Hedy Lamarr, Inventor
“Any girl can look glamorous. All you have to do is stand still and look stupid.” So said Hedy Lamarr. No one ever heeded those words more successfully than Hedy herself. She hid a brilliant mind to be regarded as the most glamorous woman in Hollywood.
“All creative people want to do the unexpected,” she said. And she did. She became the first actress to bare her breasts in a major motion picture. Her ten-minute nude scene got her 1933 picture “Ecstasy” banned in the United States. Today that scene would earn her no more than a PG-13 rating.
She suffered through an arranged marriage to Fritz Mandl, an Austrian munitions manufacturer. He flaunted his beautiful young actress in dealing with his Nazi and Fascist clients. Little did Mandl know, she was more than just decoration there. She absorbed the state of the art in munition technology while looking glamorous.

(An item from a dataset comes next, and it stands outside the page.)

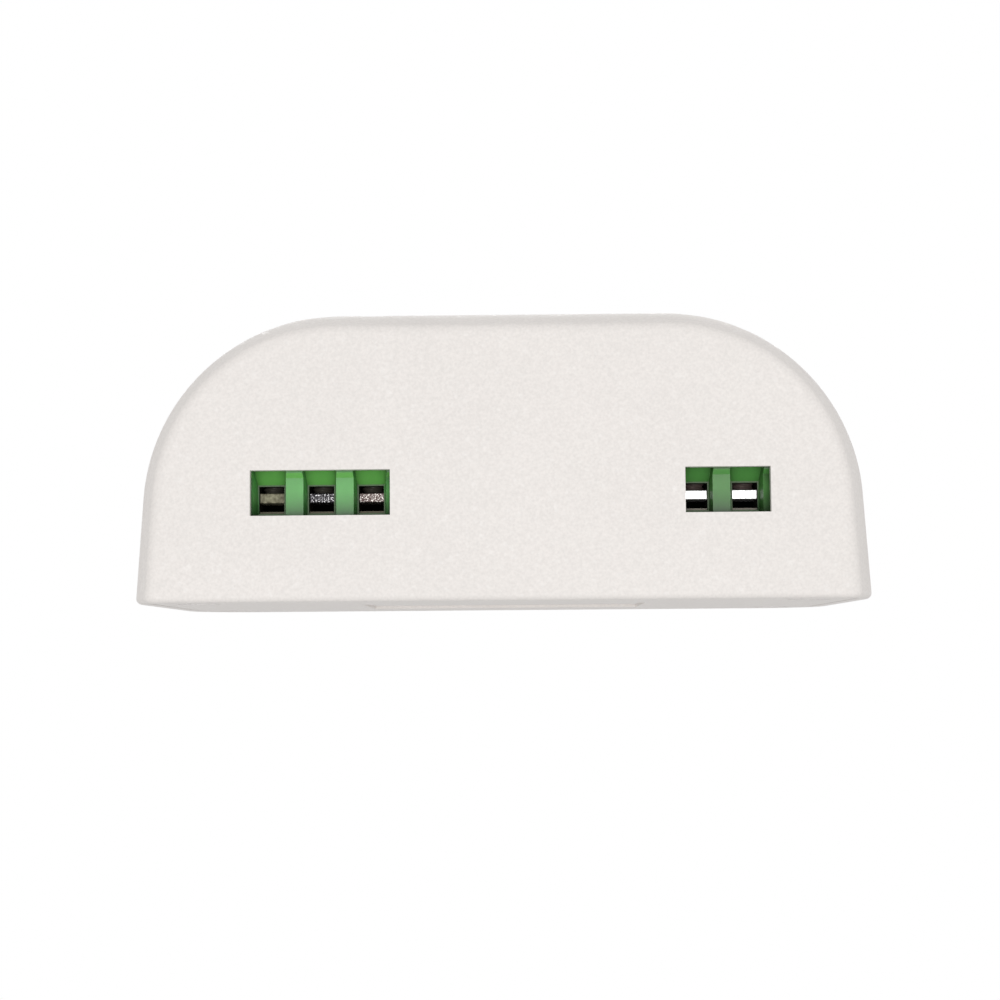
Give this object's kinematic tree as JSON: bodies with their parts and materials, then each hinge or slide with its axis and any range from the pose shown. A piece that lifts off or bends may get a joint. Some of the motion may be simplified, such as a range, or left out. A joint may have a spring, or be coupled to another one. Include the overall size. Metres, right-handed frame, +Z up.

In 1937, she slipped out of a dinner party for Nazi weapons buyers and fled Mandl across Europe and beyond. On a boat to America, she met Louis Mayer of MGM. He hired the glamorous actress on the spot. Her name was still tainted by her banned film, so Mayer renamed her Hedy Lamarr, and made her a star. Soon, she was widely regarded as the most glamorous woman in the world at the time.
That image required she keep her great mind well hidden. With zero technical education, she would make one of the important inventions of the twentieth century. She had assimilated a lot from her exposure to her first husband’s munitions manufacturing business. She was fascinated by control systems. Torpedo control was a vexing problem of the day. Edison advocated guidance by wire. Unwinding up to ten miles of wire was fraught with difficulties: any break and the torpedo was lost. Siemens advocated radio control, but that was too easy to jam. Hedy Lamarr conceived of synchronized frequency hopping to foil jamming.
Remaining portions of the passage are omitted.